Вторая линия связана со вздорным обвинением в плагиате в адрес Рудольфа Карнапа, одного из выдающихся и блестящих философских умов XX века. Здесь можно сказать, что Витгенштейн относился к тому разряду творцов, для которых всегда текст важнее человека. И когда выбор идет между тем, что спасти и что оттолкнуть, спасается всегда текст, а отталкивается человек. И это при том, что Витгенштейн безусловно искренне говорил, что ему наплевать, что подумают о нем другие. Это уже факт шизоидной расщепленности. Ранимость в отношении судьбы собственных текстов и навязчивые мысли о чаще всего мнимых плагиатах остались у Витгенштейна до конца жизни. С одной стороны, он из любви к своему тексту, из перфекционистского желания довести его до совершенства, так и не опубликовал своей поздней итоговой работы, с другой стороны, в разговорах с Малкольмом, например, он жаловался, что с ним никто не считается, что каждый тащит у него, что может, что он Vogelfrei — птица, в которую каждый может стрелять.
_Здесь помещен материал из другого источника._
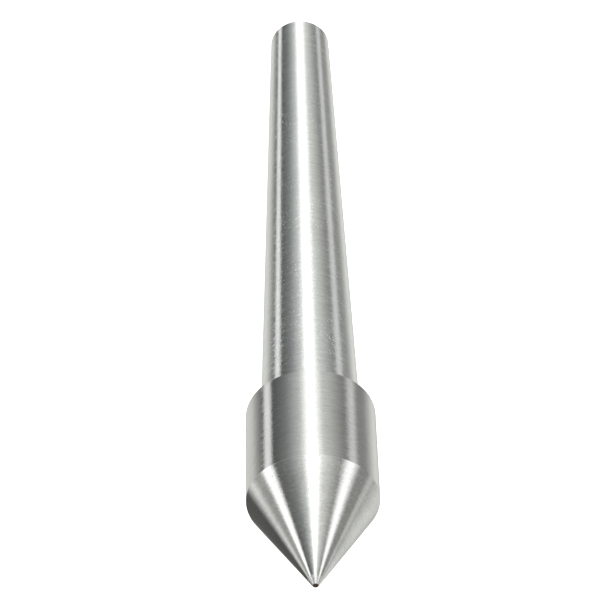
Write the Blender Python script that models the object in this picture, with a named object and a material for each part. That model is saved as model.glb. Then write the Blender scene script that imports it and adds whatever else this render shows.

Примером такой же социально-психологической амбивалентности может служить современник Витгенштейна, человек одной с ним австро-венгерской культуры и во многом конгениальный ему — Франц Кафка. Тот же перфекционизм по отношению к рукописям (о чем свидетельствуют дневники), имевший тот же результат — все три романа не закончены, — та же ранимость и депрессивность на грани психоза и такая же смесь мимозоподобности и высокомерия. И при этом в обоих случаях возникает один и тот же эффект, который мы применительно к Кафке назвали гиперуспешностью (см. [Руднев 1992а], а также главу «Франц Кафка и его герои» в книге [Руднев 1996]). Неуспех в биографии оборачивается гиперуспехом посмертной славы: так же, как «Трактат» и «Философские исследования», «Приговор» и «Замок» являются не только культовыми, но и парадигматическими текстами культуры XX века — их не только изучают и не только им подражают, по ним просто вышивают — новые узоры по старой канве.
Теперь, поскольку мы видим, что понятийный аппарат теории речевых актов и модальной логики может быть применен к биографии реального человека (в работе [Руднев 1996] мы показали, что он также может быть применен к художественному тексту), то отсюда напрашивается отождествление жизненного биографического пути с художественным дискурсом, отождествление, которое было предпринято русскими символистами и которое в принципе характерно для европейского модернизма XX века («за то, что я пережил и понял в искусстве, я должен отвечать своей жизнью, чтобы все пережитое и понятое не осталось бездейственным в ней» [Бахтин 1979: 5]). Что же из этого следует? Прежде всего, то, что к биографии можно применять терминологию поэтики, то есть говорить о сюжете и жанре (что по сути то же, что языковая игра) жизненного пути, его композиции (впервые это осознанно сделано в работе Ю. М. Лотмана «Поэтика бытового поведения в русской культуре XVIII века» [Лотман 1992: т. 1]. В сущности, мы так и поступаем в обыденной жизни, когда применяем к реальным людям и реальным событиям эстетические оценки: Это некрасивый поступок! Этот человек прекрасен. Полюбуйтесь на этот пейзаж. О каком-то в сюжетном смысле выпуклом фрагменте реальности, какой-то сочной сцене или каком-то человеке (ср. современное ироническое словоупотребление «персонаж» по отношению к некоему колоритному человеку) мы говорим: «Это просто как в кино». И в этом смысле мы можем сказать, что жизнь человека может быть трагической, комической или авантюрной.